Tried a known good spare power supply. Same result. Nothing only fans.
Good call though.


----------



## Marty1Mc (Mar 19, 2011)

rugburn said:


> I'm going to side with most everyone and guess your MB is toast, but double-check that everything is seated properly and no dust / debris is present in any of the slots. I work on PC's quite frequently at work and am guilty of this more often than I'd like to admit.


Agreed. I had suggested bad capacitors as a possible cause as this is such a common problem and displays the issues he is seeing. I also do a lot of work on PC's both individual and businesses. 

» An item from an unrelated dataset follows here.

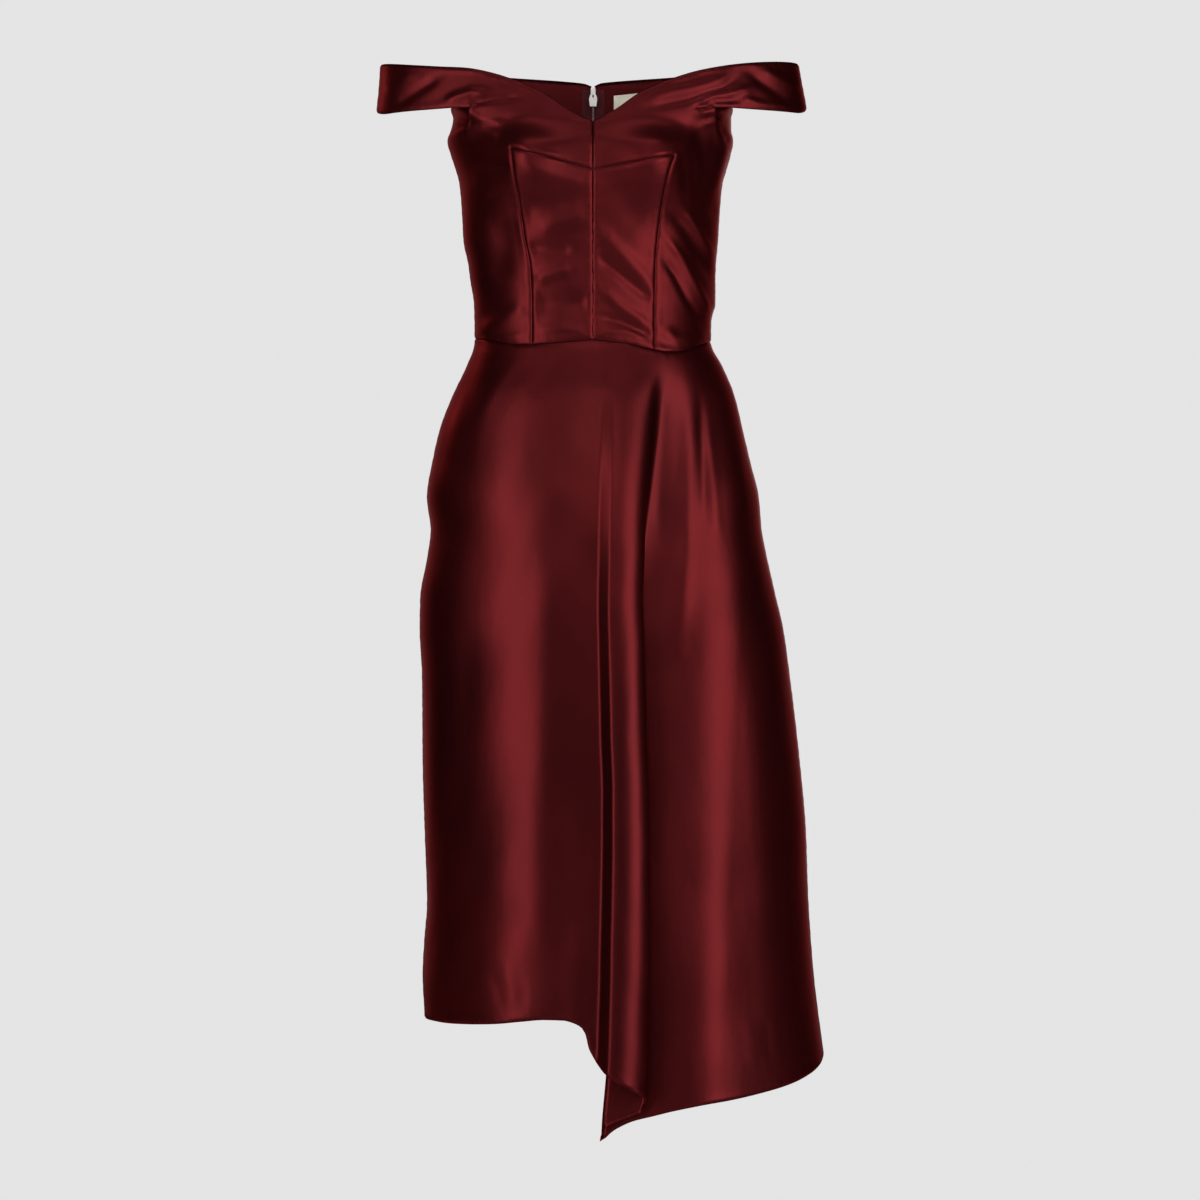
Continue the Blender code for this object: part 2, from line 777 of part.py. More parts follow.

OP, I would suggest looking at this site as well...

www.badcaps.net

But, you can pick up a new MB or used one pretty cheaply instead.


----------



## polarzak (Dec 1, 2008)

Marty1Mc said:


> OP, I would suggest looking at this site as well...
> 
> www.badcaps.net
> 
> But, you can pick up a new MB or used one pretty cheaply instead.


Thanks for the site. Interesting, so I looked at my capacitors, and none display any of the signs of a dead one, (not to say one isn't dead) so I will wait until my new BIOS arrives. If it doesn't do the trick, I will go with "door number two" and pick up a used MB cheap. Thanks everyone for your help and suggestions.:yes:


----------



## polarzak (Dec 1, 2008)

I received the new BIOS chip and still no luck. I have concluded, as most of you have , the MB is toast. 
Thanks for everyone's input.


----------



## DangerMouse (Jul 17, 2008)

I had a similar situation, and I got an entire machine in good working order from craigslist for $50.00.
I'm using that machine still.

DM


----------



## Missouri Bound (Apr 9, 2011)

Newegg is also a good choice for MB's...my favoirte PC source.


----------